Why manual copy-paste breaks down
Manual form filling looks cheap because there is no project attached to it. No procurement cycle, no training deck, no big rollout. Just people getting on with it. But the cost sits in small losses that stack up quickly.
The first loss is time. Even if a record only takes three minutes, that becomes hours across a week. The second loss is accuracy. Tab switching, partial copying and rushed typing create mistakes that are tedious to fix later. The third loss is flow. People lose concentration when their job turns into a relay race between inbox, clipboard and browser form.
This is especially painful in teams handling 10 to 40 fields per record. That is the danger zone. It is too repetitive to stay manual forever, but too variable for brittle automation to handle cleanly.
The right workflow depends on the kind of form
Not all forms should be handled the same way. If you are working with a public web form you only touch occasionally, browser autofill may be enough. It can store names, addresses and standard contact details reasonably well. But it falls apart when every entry comes from a different email with different wording.
If you are working in a browser-based system of record all day, the better question is how to fill browser forms from incoming information that changes every time. In that case, saved autofill profiles are not enough because the source data is dynamic.
That is where teams often overcomplicate things. They start trying to force email data into rigid templates or create side spreadsheets just to prepare the form entry. Now the workaround has its own workflow, which defeats the point.
A better method keeps the work in the browser tab where the operator already lives. The email provides the source, the browser form is the destination, and the operator checks the transfer before submission.
What good form-filling actually looks like
Good form-filling is boring in the best possible way. The right values appear in the right fields, the user scans for anything odd, makes small fixes if needed, and submits. No heroic concentration. No six-tab shuffle. No second screen full of copied notes.
That means the system helping you has to handle common operational mess. It should cope with a promoter writing "fee tbc but likely around 2k", a client sending an address split across two lines, or a candidate email that buries the phone number three paragraphs down. Pure rules-based tools struggle here because real communication is not neat.
It also means the workflow should respect sensitive data. For legal, claims, compliance and immigration work, people are rightly cautious. Speed matters, but not at the expense of trust. Human review is part of that trust model. So is reducing unnecessary data movement.
How to improve browser form entry in practice
Start by looking at one specific workflow, not your whole operation. Pick a task where somebody repeatedly copies data from email into a browser form. Measure how long one record takes, how many fields are involved, and where errors usually happen. You do not need a workshop for this. Watch the task for ten minutes and the waste becomes obvious.
Then separate fixed fields from variable ones. Fixed fields are things like office details, default billing information or known account values. Variable fields are the ones pulled from each incoming message, such as dates, names, fees, references or traveller information. This distinction matters because fixed fields can often be handled with standard autofill, while variable fields need context.
Next, remove unnecessary handoffs. If operators are pasting into a notes document first, then into the form, kill that step. If they are reformatting data manually before entry, ask why. Often the answer is that the current process grew around a tool limitation nobody questioned.
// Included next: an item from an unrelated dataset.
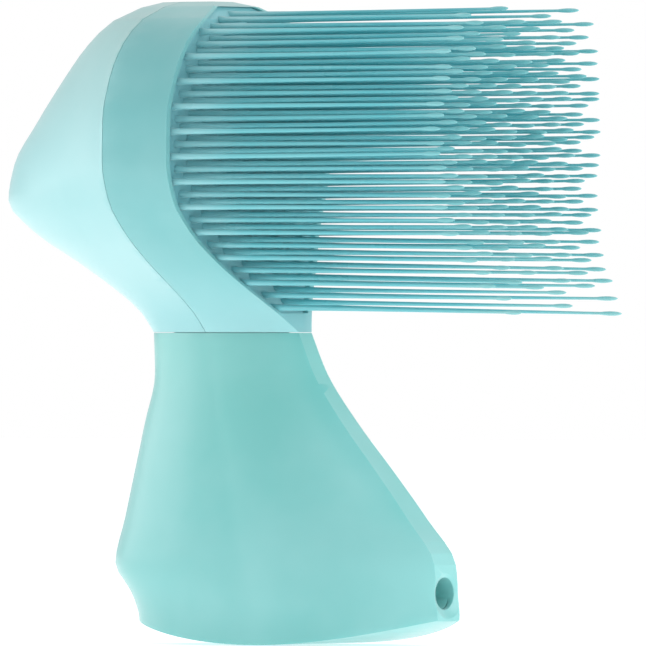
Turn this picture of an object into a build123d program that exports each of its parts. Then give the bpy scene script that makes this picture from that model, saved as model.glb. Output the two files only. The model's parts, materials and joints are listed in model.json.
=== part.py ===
"""Pet grooming pin brush: a hollow handle, a head frame whose tang plugs into it, a humped back
cover, a soft pin bed with a stiff plate behind it, and rows of long soft pins.

Frame: origin on the hanging hole's axis, +Z up the handle, +X the way the pins point,
Y across the brush. Millimetres and degrees.
"""

import os
from math import asin, degrees

from build123d import *

# Handle and head
HANDLE_FOOT = -12.1  # lowest point of the handle
SEAM = 60.4  # parting line between handle and head
HEAD_TOP = 137.8
PARTING_GAP = 0.12  # shadow line where two mouldings meet
WALL = 2.2  # moulded walls of handle and back cover
CAVITY_FOOT, CAVITY_TOP = -5.0, 39.6  # hollow of the handle
FOOT_ARC = [(-60, 0.5), (3, HANDLE_FOOT), (62, -0.5)]  # underside of the foot, in x and z
FOOT_CUT = 80  # deeper and wider than the whole foot

# Hanging hole, along X near the foot of the handle
HOLE_RADIUS = 3.75
HOLE_TUBE_RADIUS = 6.3
HOLE_TUBE_ENDS = (-40.0, 42.5)
DISH_RADIUS = 10.0  # shallow round dish about each mouth of the hole
DISH_CENTRES = (-50.5, 53.3)

# Tang of the head frame, plugged into the handle
TANG_LENGTH = 25.0
TANG_DEPTH = 30.0
TANG_WIDTH = 13.0
TANG_CENTRE = -16.4
FIT_GAP = 0.1

# Pin bed, set into the front of the head frame
RIM_WALL = 1.6
LEDGE = 2.0  # step that the backing plate sits on
BED_RECESS = 1.2
BED_THICK = 3.0
BACKING_THICK = 1.6
POCKET_FOOT, POCKET_TOP = 65.0, 136.6
INNER_FOOT, INNER_TOP = 70.5, 133.6
POCKET_OVERRUN = 5.0  # the pocket's cut runs this far out past the front

# Pins
ROW_COUNT = 24
FIRST_ROW = 67.0
LAST_ROW = 134.0
PIN_PITCH = 5.2  # spacing along a row
STAGGER = 0.65  # pins of a row sit this much higher and lower in turn
PIN_LENGTH = 79.0  # face of the bed to the tip, half way up the head
END_ROW_EXTRA = 4.0  # pins of the first and last rows are longer
PIN_ROOT_DEPTH = 2.2  # part of the pin inside the bed
PIN_MARGIN = 1.5  # outermost pin to the edge of the bed
ROOT_RADIUS = 0.72
NECK_RADIUS = 0.56
END_RADIUS = 0.34
BEAD_RADIUS = 0.52
ROOT_LENGTH = 18.0  # thicker part of the pin next to the bed
BEAD_LENGTH = 5.0
TIP_SPREAD = (18.6, 0.45)  # half width of a row's tips: a constant plus a share of its roots
TILT_UP = 0.3  # tilt of the top row
TILT_DOWN = 0.9  # tilt of the bottom row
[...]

From there, introduce assisted prefill rather than fully automatic submission. Smart Copy takes this approach: it reads the inbound email, extracts the relevant information, and pre-fills the web form already open in the browser, with the user reviewing before anything is submitted. That is the practical middle ground many teams actually need. Fast enough to matter, controlled enough to trust.
Where browser autofill helps, and where it does not
Built-in browser autofill is fine for generic forms. It is useful for repeat personal details, standard company information and predictable fields. If your work mostly involves entering the same data into similar forms, use it.
But for operations teams, the bottleneck is rarely your own name and address. It is the incoming data from other people. A claims processor is not entering their details. They are entering the claimant's. A recruiter is not filling their own CV data. They are lifting a candidate's information from an email chain. A logistics coordinator is not typing their office postcode all day. They are moving consignee, customs and shipment details from messages into a transport system.
That is why "just use autofill" is weak advice. It treats a dynamic data-entry problem like a static profile problem.
Common mistakes when trying to fill browser forms faster
The first mistake is chasing full automation too early. If every exception needs a workaround, your team ends up babysitting the process instead of doing the work. The second is keeping everything manual because change feels risky. That usually protects a bad process out of habit.
The third mistake is ignoring review. People hear "faster" and assume the goal is zero-touch entry. For many teams, the real win is cutting 80 per cent of the typing while keeping a person in the loop. That is where the return tends to show up quickly.
The fourth is solving at the wrong layer. If the pain happens in a browser form, start there. Do not create more infrastructure than the task needs. Operators want fewer steps, not a grand theory of workflow transformation.
A more realistic standard for speed
If you want to know whether your process is improving, do not ask whether form filling is fully automated. Ask whether a user can go from inbound email to reviewed browser entry in a fraction of the time, without creating a cleanup job later.
That standard is less flashy, but more useful. It reflects how operational teams actually work - under time pressure, inside legacy systems, with messy inputs and real accountability for mistakes. The best process is not the one that looks clever in a diagram. It is the one your team still trusts on a busy Wednesday afternoon.
If you are serious about how to fill browser forms better, start with the work your staff already hate doing. That is usually where the fastest gains are hiding.